La suite du témoignage illustre plus en détail les contours de l’expérimentation, dans ce que nous voulions faire, et dans ce que nous avons réussi à tenir, en tout ou partie.

Il est complété par des réalisations vidéo impliquant les étudiants.

A l’origine de l’action…

L’idée première -issue d’un échange lors d’un séminaire national en 2015[1]– a été de réfléchir à donner à voir et à analyser aux étudiant-es des expériences professionnelles. Pour cela nous pensions utiliser des supports vidéo pour documenter des situations professionnelles, un peu comme si l’on faisait passer l’E7 à des professionnels sur leur lieu de travail. Puis nous aurions visionné ces vidéos en classe.

Après un premier contact, AGROCAMPUS-OUEST n’a pas répondu directement à la demande de documenter des situations professionnelles.
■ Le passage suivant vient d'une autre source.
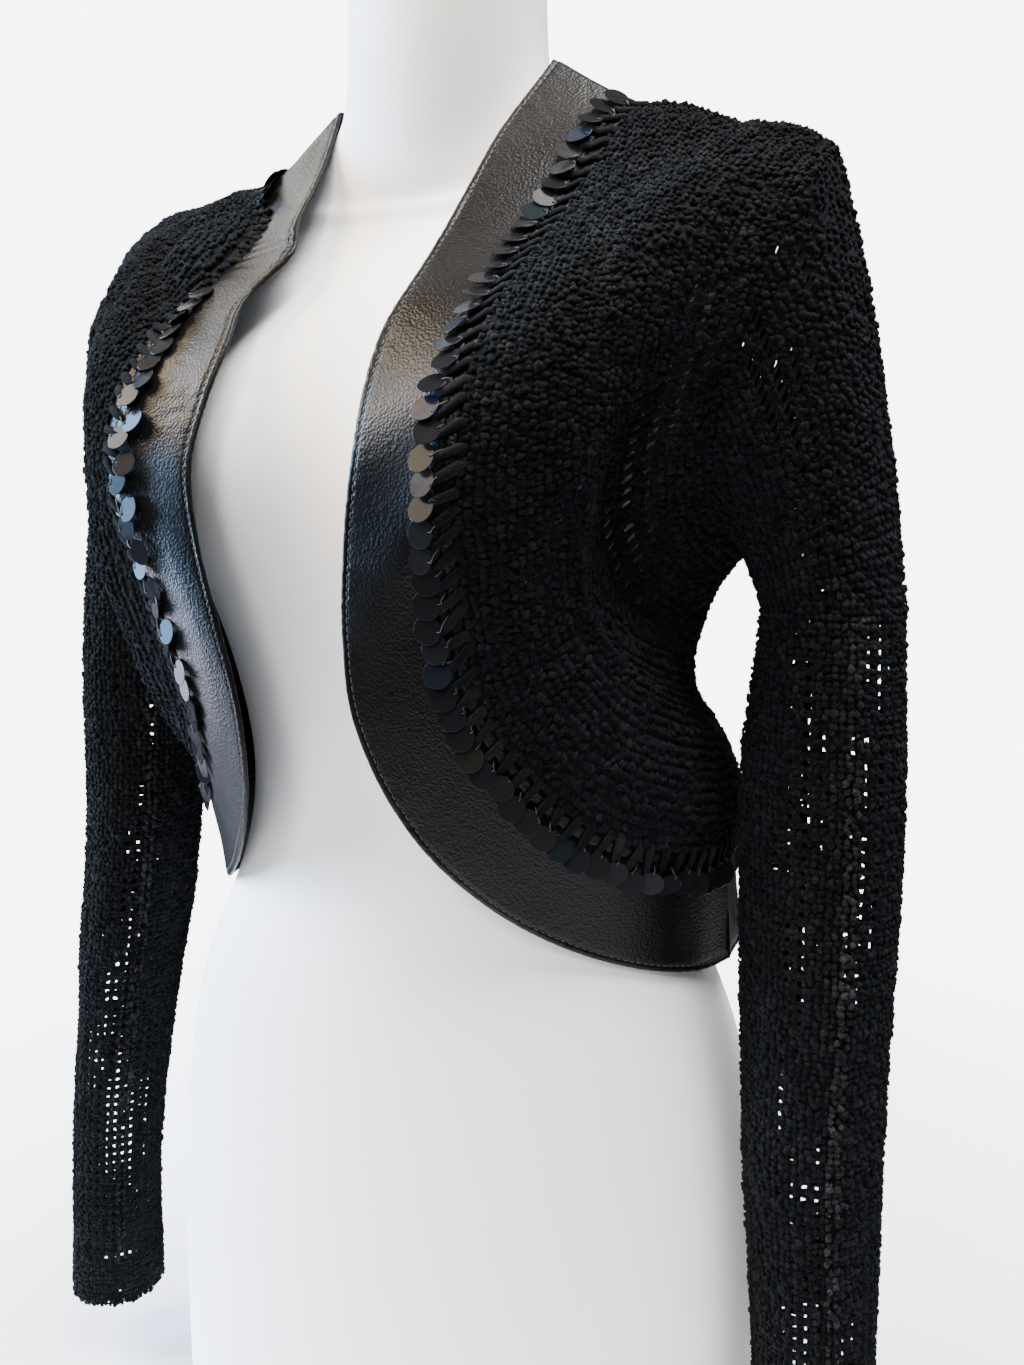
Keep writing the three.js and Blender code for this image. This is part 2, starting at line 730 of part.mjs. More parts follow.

Mais, suite à un temps d’analyse de la demande, a proposé de construire un dispositif qui puisse contribuer au développement cognitif des étudiants en les engageant un peu plus. En effet, le problème général -qui s’est construit au fil du temps- était que les étudiants ne disposaient pas d’outillage méthodologique et conceptuel pour analyser une situation professionnelle (ou sociale), ce qui est le fondement de cette épreuve. Or, si, pour produire des vidéos à étudier en classe, le professionnel est questionné par les enseignants, ce seront ces derniers qui travailleront et apprendront le plus ! Et il n’est pas évident qu’à partir du visionnage d’une interview de professionnel les étudiants soient en capacité de s’approprier la démarche. Nous avons donc convenu de ne pas nous limiter à visionner une interview, mais de tester l’idée de faire construire ce « documentaire » par les étudiants. La séquence a ensuite été coconstruite en s’appuyant sur des moments clés de la formation : le départ et le retour de stage pour utiliser au mieux cette situation d’apprentissage.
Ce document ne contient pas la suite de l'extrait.